→ Aim: Write out all the material exactly. Leave nothing out.

-- begin Dataset content --

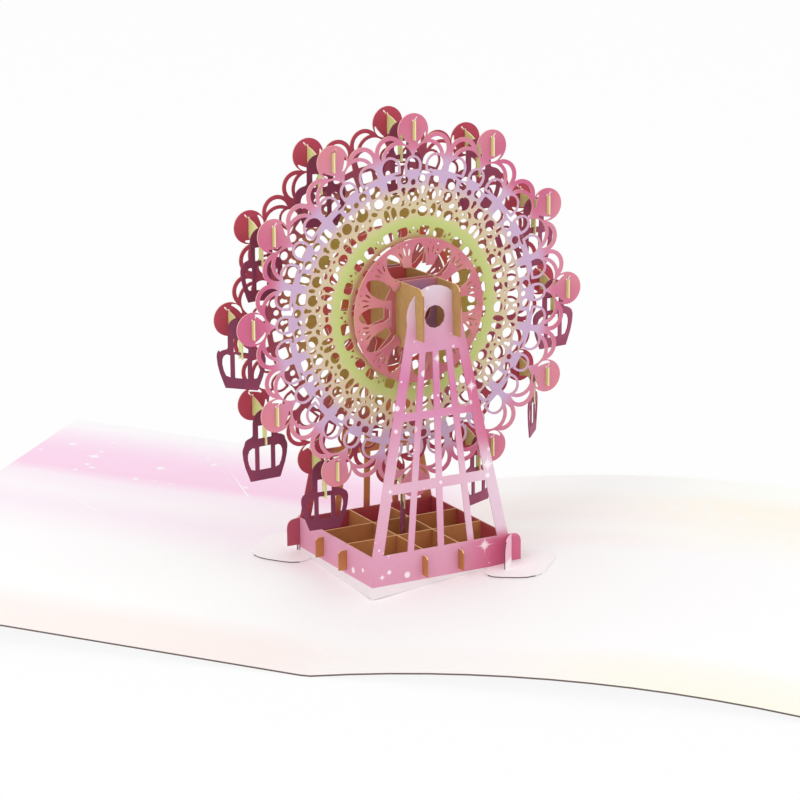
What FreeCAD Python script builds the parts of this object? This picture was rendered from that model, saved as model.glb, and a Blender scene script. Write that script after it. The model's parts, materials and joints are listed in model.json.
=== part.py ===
import FreeCAD, Part
import math
import os

# Pop up card: an opened folded card with a paper fairground wheel standing on its fold.
# Millimetres, +Z up. Origin: middle of the card, on the surface that it lies on.
# The fold runs along Y and the leaves reach out along -X and +X.
# The pop up is drawn in a frame of its own: its wheel turns in the XZ plane, -Y is its front,
# and z = 0 is the lower edge of the printed box walls. stand() puts it on the card.

# Paper and fits
PAPER = 0.4            # thickness of every cut sheet of the pop up
SLOT_PLAY = 0.06       # free space on each side of a sheet in its slot
SEAT_GAP = 0.05        # space left where one sheet sits on or against another
DISC_TURN = 45.0       # the wheel's plane is turned this far from the X axis

# Card
CARD_LENGTH = 200.0    # along the fold
LEAF_REACH = 150.0     # fold line to outer edge, measured flat on the surface
CARD_THICK = 0.5
CREASE_HALF = 1.5      # half of the flattened crease that lies on the surface
LEFT_LIFT = 4.2        # degrees by which the left leaf springs up
RIGHT_RISE = 5.6       # height of the bow in the right leaf

# Box under the wheel
BOX_SIDE = 47.5
BOX_HEIGHT = 9.5
DIVIDER_X = 6.3        # dividers that run front to back, each side of the middle
DIVIDER_Y = 7.6        # dividers that run left to right
TAB_LOW = 2.1          # divider tab where it passes a wall
TAB_HIGH = 7.6
TAB_REACH = 2.8        # how far a tab pokes out of the wall
TAB_HOOK = 0.75        # how far the tab's hook hangs below its slot
FOOT_STEPS = 4         # straight runs by which a wall's lower edge follows the leaf
END_TAB = 4.6          # wall end that pokes past the left and right corners
END_TAB_ROUND = 2.7
END_TAB_LIFT = 0.8     # its lower edge clears the anchor on the leaf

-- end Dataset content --

→ Full answer:
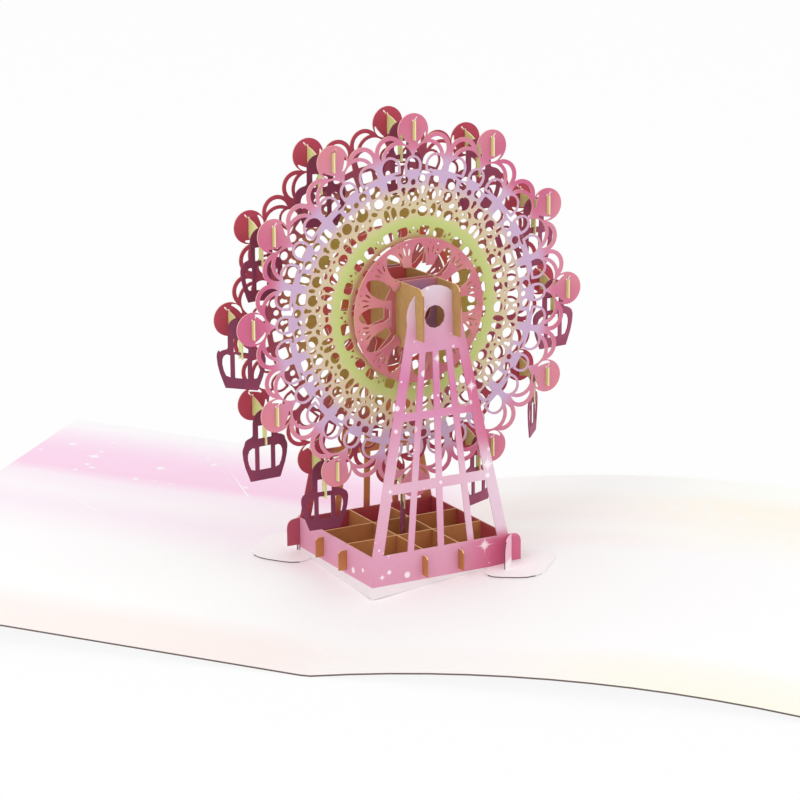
What FreeCAD Python script builds the parts of this object? This picture was rendered from that model, saved as model.glb, and a Blender scene script. Write that script after it. The model's parts, materials and joints are listed in model.json.
=== part.py ===
import FreeCAD, Part
import math
import os

# Pop up card: an opened folded card with a paper fairground wheel standing on its fold.
# Millimetres, +Z up. Origin: middle of the card, on the surface that it lies on.
# The fold runs along Y and the leaves reach out along -X and +X.
# The pop up is drawn in a frame of its own: its wheel turns in the XZ plane, -Y is its front,
# and z = 0 is the lower edge of the printed box walls. stand() puts it on the card.

# Paper and fits
PAPER = 0.4            # thickness of every cut sheet of the pop up
SLOT_PLAY = 0.06       # free space on each side of a sheet in its slot
SEAT_GAP = 0.05        # space left where one sheet sits on or against another
DISC_TURN = 45.0       # the wheel's plane is turned this far from the X axis

# Card
CARD_LENGTH = 200.0    # along the fold
LEAF_REACH = 150.0     # fold line to outer edge, measured flat on the surface
CARD_THICK = 0.5
CREASE_HALF = 1.5      # half of the flattened crease that lies on the surface
LEFT_LIFT = 4.2        # degrees by which the left leaf springs up
RIGHT_RISE = 5.6       # height of the bow in the right leaf

# Box under the wheel
BOX_SIDE = 47.5
BOX_HEIGHT = 9.5
DIVIDER_X = 6.3        # dividers that run front to back, each side of the middle
DIVIDER_Y = 7.6        # dividers that run left to right
TAB_LOW = 2.1          # divider tab where it passes a wall
TAB_HIGH = 7.6
TAB_REACH = 2.8        # how far a tab pokes out of the wall
TAB_HOOK = 0.75        # how far the tab's hook hangs below its slot
FOOT_STEPS = 4         # straight runs by which a wall's lower edge follows the leaf
END_TAB = 4.6          # wall end that pokes past the left and right corners
END_TAB_ROUND = 2.7
END_TAB_LIFT = 0.8     # its lower edge clears the anchor on the leaf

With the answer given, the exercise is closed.